NU Online News Service, Jan. 7, 12:30 p.m. EST

American International Group Inc. (AIG) has tentatively agreed to pay $450 million to seven named insurance companies in order to settle a protracted federal civil lawsuit over alleged underreporting of workers' compensation premiums.

However, Liberty Mutual subsidiaries Safeco Insurance and Ohio Casualty Insurance, who had filed the lawsuit in April 2009 on behalf of a pool of insurers, are not part of the settlement.

According to a source close to the matter, a high percentage of the pool, including yet-to-be-named companies, are willing to settle. The seven named companies were merely prepared to step in as a new class.

"It is unfortunate that Liberty is refusing to participate in this fair and reasonable settlement," said AIG spokesman Mark Herr in an e-mail. "As the seven other settling insurers have recognized in seeking to intervene in the action, Liberty's preference to continue litigating is not in the best interests of the class members."

Among the named group looking to settle with AIG is The Hartford Financial Services Group, Travelers Insurance Group and Ace INA Holdings.

The insurance companies looking to end the suit said in court documents that they and Liberty Mutual's affiliates have "very different business judgments about the wisdom of continued litigation as opposed to settlement."

Gary Eldon, attorney for Safeco and Ohio Casualty, said the settlement proposal "is an act of self-interest and is detrimental" to the 600-member class involved in the suit. "It fails to consider previously undisclosed documented evidence of underreporting," he added.
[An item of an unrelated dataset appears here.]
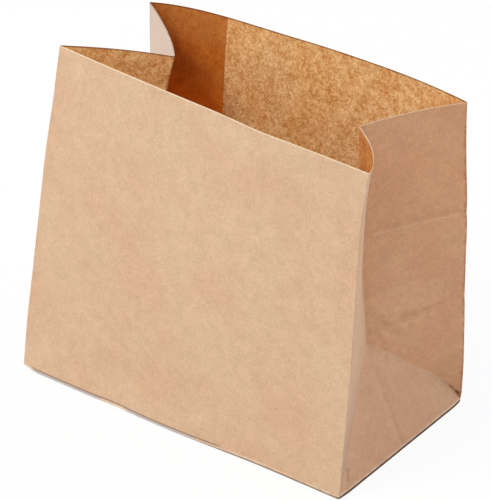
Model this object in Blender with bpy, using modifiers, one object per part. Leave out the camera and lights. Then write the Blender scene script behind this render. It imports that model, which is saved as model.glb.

Mr. Eldon said the discovery process in the case should be allowed to proceed uninterrupted so that AIG is held accountable for the "true extent of its underreporting."

Filings in U.S. District Court in Chicago indicate the group has asked the court to approve them as "interveners" so that the settlement can move forward.

Liberty Mutual continues to seek class-action status in the case. In October AIG filed documents in an attempt to get a judge to deny Liberty Mutual's request.

The case history goes back to 2007, when the National Council on Compensation Insurance (NCCI) originally filed the suit on behalf of the pool, but the case was dismissed because NCCI lacked jurisdiction. Then Liberty Mutual took up the case and filed another lawsuit similarly alleging that AIG underreported workers' compensation premiums to residual insurer National Workers' Compensation Reinsurance Pool (NWCRP). AIG also filed a lawsuit, alleging the same against many within the group of insurers suing them. AIG intends to continue the lawsuit against Liberty Mutual's companies.

An important note, according to the source, is that the named interveners are a mix of those AIG has accused of underreporting and those that have not been accused by AIG. Therefore, the settlement is not merely a reaction to AIG's countersuit.

AIG ended 2009 by agreeing with all 50 states and the District of Columbia to pay close to $150 million–$100 million in fines and $46.5 million in taxes–to settle allegations it underreported workers' compensation premiums over a 20-year period, ending all regulatory issues.

The $450 million settlement has the support of regulatory authorities, "whose involvement in settlement negotiations has been a central catalyst in achieving a resolution of these claims," according to court documents.

A hearing is scheduled for Jan. 11 to discuss the pool's application to separate themselves from Safeco and Ohio Casualty in order to settle. If approved, the settlement funds will be put in a fund to be allocated to insurers.